(Exercise):
Find each line in the following listing that has the string "bodies", then state the count and nothing else.

(Source material):

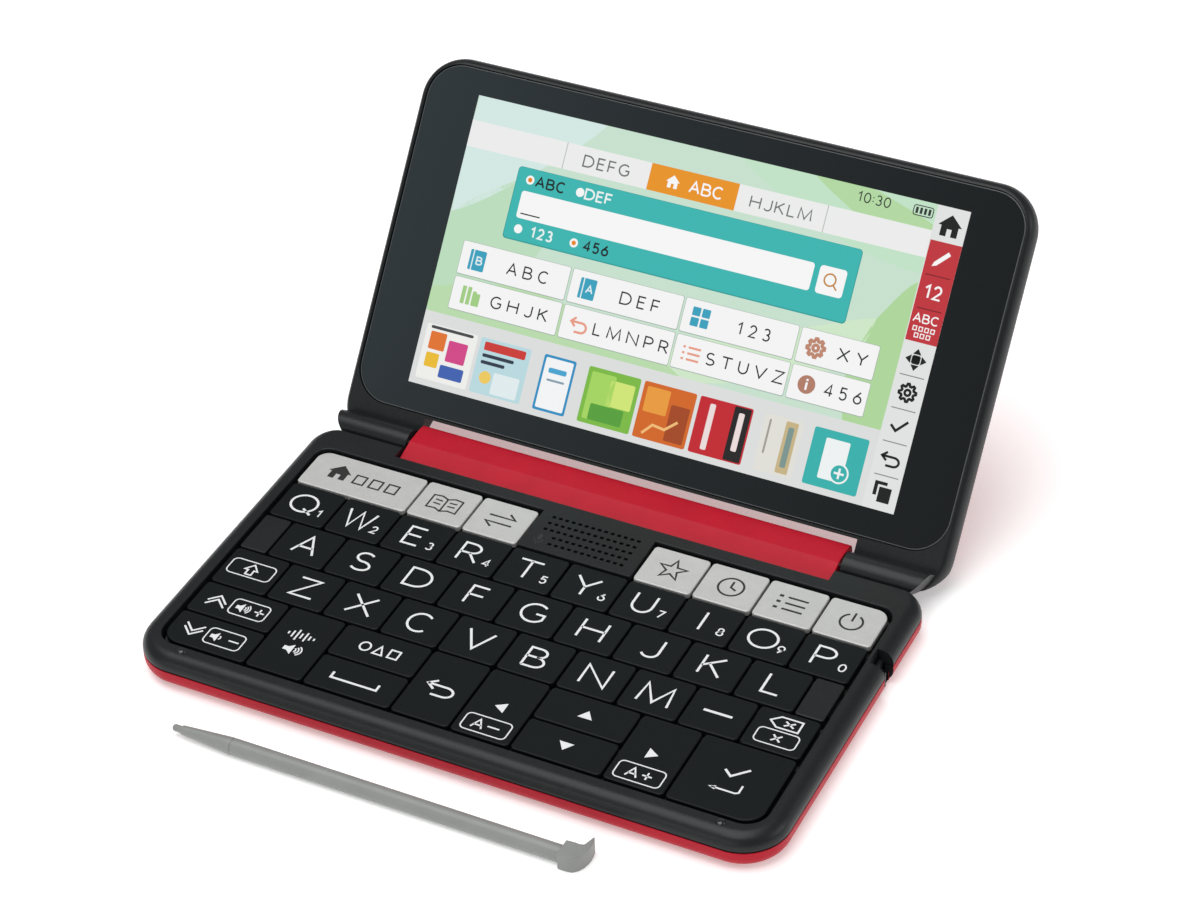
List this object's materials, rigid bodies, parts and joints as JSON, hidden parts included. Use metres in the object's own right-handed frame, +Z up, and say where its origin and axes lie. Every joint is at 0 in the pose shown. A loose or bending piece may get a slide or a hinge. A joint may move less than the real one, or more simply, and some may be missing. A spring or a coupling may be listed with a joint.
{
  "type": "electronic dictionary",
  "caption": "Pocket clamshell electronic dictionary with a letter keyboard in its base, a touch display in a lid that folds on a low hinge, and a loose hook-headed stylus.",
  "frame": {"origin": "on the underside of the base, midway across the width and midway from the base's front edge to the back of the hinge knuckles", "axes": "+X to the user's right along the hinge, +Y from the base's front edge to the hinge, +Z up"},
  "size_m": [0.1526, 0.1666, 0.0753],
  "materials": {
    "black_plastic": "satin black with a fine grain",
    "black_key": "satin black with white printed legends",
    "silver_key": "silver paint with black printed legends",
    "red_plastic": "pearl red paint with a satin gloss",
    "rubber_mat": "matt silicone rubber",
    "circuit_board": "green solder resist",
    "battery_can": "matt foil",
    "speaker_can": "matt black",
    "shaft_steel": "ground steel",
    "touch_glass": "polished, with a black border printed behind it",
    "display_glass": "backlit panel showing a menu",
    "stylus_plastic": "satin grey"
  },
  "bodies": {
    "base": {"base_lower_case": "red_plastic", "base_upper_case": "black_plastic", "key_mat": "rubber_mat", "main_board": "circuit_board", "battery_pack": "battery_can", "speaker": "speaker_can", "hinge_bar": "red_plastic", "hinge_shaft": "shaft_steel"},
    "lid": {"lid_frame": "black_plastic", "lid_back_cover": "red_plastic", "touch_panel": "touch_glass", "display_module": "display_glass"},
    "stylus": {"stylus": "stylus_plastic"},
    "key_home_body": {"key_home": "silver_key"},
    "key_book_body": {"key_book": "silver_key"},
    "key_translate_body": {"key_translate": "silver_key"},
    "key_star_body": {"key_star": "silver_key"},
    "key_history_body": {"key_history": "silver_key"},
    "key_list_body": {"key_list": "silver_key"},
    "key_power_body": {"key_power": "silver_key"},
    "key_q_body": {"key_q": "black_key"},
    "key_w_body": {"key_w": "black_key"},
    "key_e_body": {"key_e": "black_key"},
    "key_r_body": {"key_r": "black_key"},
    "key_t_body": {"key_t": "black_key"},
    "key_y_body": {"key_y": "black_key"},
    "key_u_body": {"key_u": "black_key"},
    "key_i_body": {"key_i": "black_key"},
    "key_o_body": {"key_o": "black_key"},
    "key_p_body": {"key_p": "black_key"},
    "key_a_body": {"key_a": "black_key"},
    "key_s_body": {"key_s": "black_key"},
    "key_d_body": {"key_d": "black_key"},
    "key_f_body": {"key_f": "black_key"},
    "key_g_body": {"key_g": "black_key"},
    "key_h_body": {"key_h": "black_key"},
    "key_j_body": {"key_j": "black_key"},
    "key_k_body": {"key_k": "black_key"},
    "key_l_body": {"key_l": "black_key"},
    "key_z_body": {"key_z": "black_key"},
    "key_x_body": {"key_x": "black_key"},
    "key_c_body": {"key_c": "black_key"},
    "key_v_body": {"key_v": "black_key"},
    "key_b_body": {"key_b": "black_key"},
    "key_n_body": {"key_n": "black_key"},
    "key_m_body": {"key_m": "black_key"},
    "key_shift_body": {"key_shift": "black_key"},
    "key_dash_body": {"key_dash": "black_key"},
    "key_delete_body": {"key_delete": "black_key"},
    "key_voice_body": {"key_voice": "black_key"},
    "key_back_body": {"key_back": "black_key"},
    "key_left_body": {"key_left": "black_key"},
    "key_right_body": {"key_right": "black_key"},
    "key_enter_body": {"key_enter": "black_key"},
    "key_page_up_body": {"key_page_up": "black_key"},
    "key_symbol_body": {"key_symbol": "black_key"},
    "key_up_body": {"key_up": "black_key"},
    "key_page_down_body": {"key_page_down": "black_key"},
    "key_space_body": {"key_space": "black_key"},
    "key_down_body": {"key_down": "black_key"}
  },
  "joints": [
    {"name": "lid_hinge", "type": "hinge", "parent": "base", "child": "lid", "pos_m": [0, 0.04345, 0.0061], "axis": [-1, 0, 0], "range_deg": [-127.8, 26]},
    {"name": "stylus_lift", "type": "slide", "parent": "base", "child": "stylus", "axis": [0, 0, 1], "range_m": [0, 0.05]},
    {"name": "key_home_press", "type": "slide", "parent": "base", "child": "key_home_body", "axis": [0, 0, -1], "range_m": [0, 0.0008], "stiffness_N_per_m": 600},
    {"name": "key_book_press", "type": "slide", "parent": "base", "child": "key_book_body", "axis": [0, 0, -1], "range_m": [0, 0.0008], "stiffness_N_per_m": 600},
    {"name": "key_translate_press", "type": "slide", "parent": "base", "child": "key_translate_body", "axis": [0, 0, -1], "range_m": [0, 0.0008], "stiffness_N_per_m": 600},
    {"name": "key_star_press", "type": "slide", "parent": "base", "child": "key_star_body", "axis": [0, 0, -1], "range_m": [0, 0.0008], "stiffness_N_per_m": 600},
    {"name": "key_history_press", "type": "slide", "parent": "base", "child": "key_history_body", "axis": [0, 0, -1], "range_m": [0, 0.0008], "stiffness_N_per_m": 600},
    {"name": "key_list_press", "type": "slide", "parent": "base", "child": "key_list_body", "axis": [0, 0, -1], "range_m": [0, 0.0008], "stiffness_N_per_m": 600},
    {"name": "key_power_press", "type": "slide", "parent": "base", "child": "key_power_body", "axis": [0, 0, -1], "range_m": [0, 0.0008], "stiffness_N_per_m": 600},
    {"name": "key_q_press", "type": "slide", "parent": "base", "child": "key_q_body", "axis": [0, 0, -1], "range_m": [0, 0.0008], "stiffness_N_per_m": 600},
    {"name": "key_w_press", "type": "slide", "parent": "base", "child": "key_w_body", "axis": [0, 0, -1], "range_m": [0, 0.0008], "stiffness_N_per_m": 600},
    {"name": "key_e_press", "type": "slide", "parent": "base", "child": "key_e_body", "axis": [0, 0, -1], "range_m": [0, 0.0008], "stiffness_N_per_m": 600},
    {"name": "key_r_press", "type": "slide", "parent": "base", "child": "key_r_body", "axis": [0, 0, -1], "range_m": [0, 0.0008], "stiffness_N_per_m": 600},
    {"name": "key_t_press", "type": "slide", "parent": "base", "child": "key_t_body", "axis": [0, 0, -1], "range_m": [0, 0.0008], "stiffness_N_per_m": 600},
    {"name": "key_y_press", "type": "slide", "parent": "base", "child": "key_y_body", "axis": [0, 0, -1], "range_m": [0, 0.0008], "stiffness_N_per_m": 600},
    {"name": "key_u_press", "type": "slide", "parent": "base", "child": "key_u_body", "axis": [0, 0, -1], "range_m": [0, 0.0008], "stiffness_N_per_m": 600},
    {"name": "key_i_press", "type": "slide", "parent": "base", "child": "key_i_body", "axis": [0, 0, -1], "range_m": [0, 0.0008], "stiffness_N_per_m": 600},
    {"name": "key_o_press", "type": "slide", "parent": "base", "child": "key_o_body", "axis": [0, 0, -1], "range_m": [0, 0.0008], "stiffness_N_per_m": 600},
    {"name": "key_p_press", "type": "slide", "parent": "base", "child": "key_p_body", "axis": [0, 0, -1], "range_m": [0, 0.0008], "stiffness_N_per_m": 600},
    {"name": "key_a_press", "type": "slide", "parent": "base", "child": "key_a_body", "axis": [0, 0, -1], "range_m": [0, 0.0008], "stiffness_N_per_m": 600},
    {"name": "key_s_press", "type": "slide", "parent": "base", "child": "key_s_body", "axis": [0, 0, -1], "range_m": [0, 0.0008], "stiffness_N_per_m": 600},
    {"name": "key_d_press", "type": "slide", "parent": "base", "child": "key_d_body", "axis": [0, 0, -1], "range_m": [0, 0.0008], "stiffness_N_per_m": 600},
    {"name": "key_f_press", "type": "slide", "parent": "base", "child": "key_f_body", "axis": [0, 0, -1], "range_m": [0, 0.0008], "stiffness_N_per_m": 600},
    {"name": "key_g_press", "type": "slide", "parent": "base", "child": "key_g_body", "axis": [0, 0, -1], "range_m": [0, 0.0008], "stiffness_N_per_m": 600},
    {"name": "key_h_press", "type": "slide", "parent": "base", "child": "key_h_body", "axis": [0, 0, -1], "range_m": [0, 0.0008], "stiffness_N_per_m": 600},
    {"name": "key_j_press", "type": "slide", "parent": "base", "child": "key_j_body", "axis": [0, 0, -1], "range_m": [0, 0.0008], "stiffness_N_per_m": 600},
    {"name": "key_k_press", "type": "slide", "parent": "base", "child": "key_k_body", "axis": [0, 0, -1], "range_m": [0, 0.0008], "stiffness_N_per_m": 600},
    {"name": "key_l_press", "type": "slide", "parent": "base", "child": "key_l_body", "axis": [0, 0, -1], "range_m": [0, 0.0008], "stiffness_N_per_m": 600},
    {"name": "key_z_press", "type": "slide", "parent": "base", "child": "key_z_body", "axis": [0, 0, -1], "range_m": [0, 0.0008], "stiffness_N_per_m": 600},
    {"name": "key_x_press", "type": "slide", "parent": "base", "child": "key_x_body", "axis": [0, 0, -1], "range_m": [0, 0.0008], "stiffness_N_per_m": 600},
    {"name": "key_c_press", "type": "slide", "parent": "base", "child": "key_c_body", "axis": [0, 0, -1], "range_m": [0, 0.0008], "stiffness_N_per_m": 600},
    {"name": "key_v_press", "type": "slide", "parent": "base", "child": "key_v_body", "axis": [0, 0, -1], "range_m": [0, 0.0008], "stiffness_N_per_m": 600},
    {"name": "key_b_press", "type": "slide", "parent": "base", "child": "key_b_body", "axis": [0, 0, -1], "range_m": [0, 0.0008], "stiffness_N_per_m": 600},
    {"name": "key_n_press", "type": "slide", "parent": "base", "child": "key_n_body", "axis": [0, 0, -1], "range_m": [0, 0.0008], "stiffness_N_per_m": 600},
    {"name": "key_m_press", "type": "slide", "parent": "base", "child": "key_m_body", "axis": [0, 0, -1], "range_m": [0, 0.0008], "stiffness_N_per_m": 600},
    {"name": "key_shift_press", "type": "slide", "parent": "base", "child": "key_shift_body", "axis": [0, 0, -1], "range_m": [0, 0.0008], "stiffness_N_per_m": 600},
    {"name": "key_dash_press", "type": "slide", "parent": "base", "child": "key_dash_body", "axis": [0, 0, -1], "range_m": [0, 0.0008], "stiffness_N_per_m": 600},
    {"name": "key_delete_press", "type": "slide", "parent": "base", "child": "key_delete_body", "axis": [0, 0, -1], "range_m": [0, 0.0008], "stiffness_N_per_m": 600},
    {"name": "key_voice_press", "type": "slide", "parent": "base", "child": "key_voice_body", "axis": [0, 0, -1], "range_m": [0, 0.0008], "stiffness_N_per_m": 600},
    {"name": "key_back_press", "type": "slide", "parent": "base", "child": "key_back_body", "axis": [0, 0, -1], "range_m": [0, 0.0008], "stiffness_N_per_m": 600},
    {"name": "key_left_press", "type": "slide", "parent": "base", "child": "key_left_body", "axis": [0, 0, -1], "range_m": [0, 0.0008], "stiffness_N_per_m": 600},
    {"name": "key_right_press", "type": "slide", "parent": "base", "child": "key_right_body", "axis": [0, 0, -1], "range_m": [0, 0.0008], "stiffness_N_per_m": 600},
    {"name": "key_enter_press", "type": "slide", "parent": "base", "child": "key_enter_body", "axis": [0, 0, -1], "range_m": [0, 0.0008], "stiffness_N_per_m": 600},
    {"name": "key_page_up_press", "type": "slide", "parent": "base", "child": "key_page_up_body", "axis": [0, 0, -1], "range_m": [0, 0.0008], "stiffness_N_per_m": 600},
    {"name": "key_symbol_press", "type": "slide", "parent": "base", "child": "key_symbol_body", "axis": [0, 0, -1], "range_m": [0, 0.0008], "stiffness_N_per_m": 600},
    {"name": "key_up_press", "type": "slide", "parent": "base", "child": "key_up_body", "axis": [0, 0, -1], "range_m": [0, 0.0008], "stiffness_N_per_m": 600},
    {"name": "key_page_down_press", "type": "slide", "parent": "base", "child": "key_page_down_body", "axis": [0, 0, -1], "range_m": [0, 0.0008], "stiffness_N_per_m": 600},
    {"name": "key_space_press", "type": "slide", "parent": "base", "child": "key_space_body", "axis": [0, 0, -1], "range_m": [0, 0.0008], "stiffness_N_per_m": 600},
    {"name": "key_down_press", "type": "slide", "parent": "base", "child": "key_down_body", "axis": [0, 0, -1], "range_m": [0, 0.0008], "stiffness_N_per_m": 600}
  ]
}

(Exercise solution):
2